Instruction:
Only the lines from the start of the material through the line containing "and damped D-handle." are to be extracted, exactly as they appear.

********************

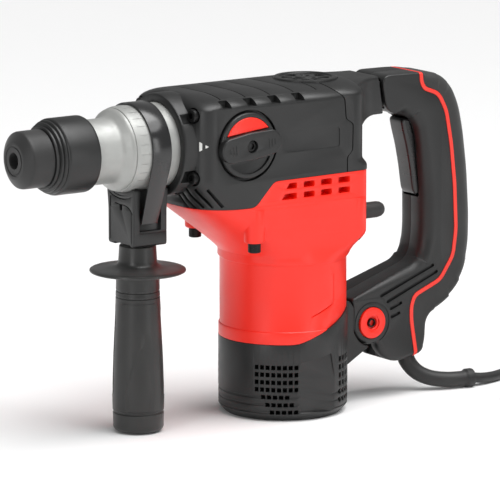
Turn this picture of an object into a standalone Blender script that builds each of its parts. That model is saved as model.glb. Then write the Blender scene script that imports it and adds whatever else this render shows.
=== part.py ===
"""Rotary hammer with SDS-plus chuck, side handle and damped D-handle.

Lengths below are in millimetres and become metres when a mesh is made.
X runs along the drill axis, the chuck points to -X and the D-handle is at +X.
The origin is on the ground, under the motor axis. +Z is up.
"""

import math

import bmesh
import bpy
from mathutils import Vector

MM = 0.001
GAP = 0.3

# Driving dimensions
DRILL_Z = 211.0
MOTOR_RADIUS = 47.5
CAP_RADIUS = 48.4
BODY_HALF_WIDTH = 46.0
BODY_FRONT_X = -104.0
BODY_REAR_X = 48.0
COVER_REAR_X = 46.6
ROOF_Z = 249.0
SHOULDER_Z = 230.0
WALL = 3.2
COVER_SEAM_X = 22.0
COLLAR_RADIUS = 31.5
NECK_RADIUS = 24.0
SLEEVE_RADIUS = 28.0
SLEEVE_REAR_X = -178.0
BARREL_RADIUS = 17.0
BARREL_BORE = 13.6
TOOL_BORE = 5.1
SIDE_HANDLE_X = -130.0
HANDLE_HALF = 19.0
PIVOT_X = 68.8
PIVOT_Z = 60.3
SELECTOR_X = -63.8
SELECTOR_Z = 212.0
CRANK_X = 20.0
LAYSHAFT_X = -24.0
PINION_TEETH = 9
CRANK_TEETH = 31
LAYSHAFT_TEETH = 39
BEVEL_PINION_TEETH = 6
BEVEL_GEAR_TEETH = 18
CAP_PORT_RADIUS = 24.0
CORD_RADIUS = 4.0
COIL_X, COIL_Y = 280.0, -32.0
COIL_INNER, COIL_OUTER, COIL_HEIGHT = 39.7, 56.3, 32.3

# Bodies whose cuts share faces with each other and are made with the manifold solver
SHARED_FACE_BODIES = ("gear_housing", "handle_left_shell", "handle_right_shell", "selector_knob")

# Finishes: base colour, roughness, metallic
FINISHES = {
    "black_plastic": ((0.035, 0.036, 0.036), 0.5, 0.0),
    "red_plastic": ((1.0, 0.06, 0.03), 0.35, 0.0),
    "black_rubber": ((0.02, 0.02, 0.02), 0.75, 0.0),
    "cast_alloy": ((0.55, 0.56, 0.54), 0.45, 0.6),
    "steel": ((0.45, 0.45, 0.46), 0.3, 1.0),
    "black_steel": ((0.03, 0.03, 0.03), 0.3, 0.8),
    "copper": ((0.72, 0.35, 0.2), 0.35, 1.0),
    "carbon": ((0.03, 0.03, 0.035), 0.6, 0.1),
}


def clear_scene():
    for thing in list(bpy.data.objects):
        bpy.data.objects.remove(thing, do_unlink=True)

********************

Solution to the problem:
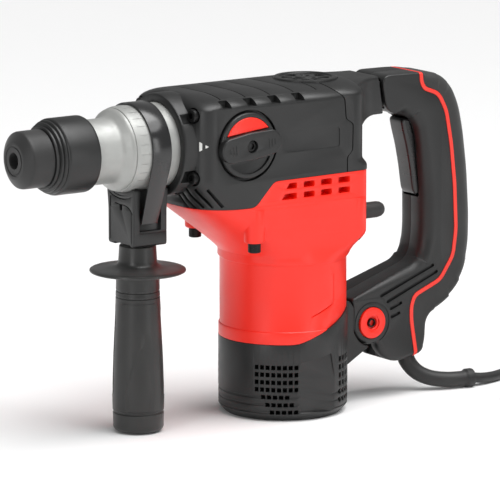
Turn this picture of an object into a standalone Blender script that builds each of its parts. That model is saved as model.glb. Then write the Blender scene script that imports it and adds whatever else this render shows.
=== part.py ===
"""Rotary hammer with SDS-plus chuck, side handle and damped D-handle.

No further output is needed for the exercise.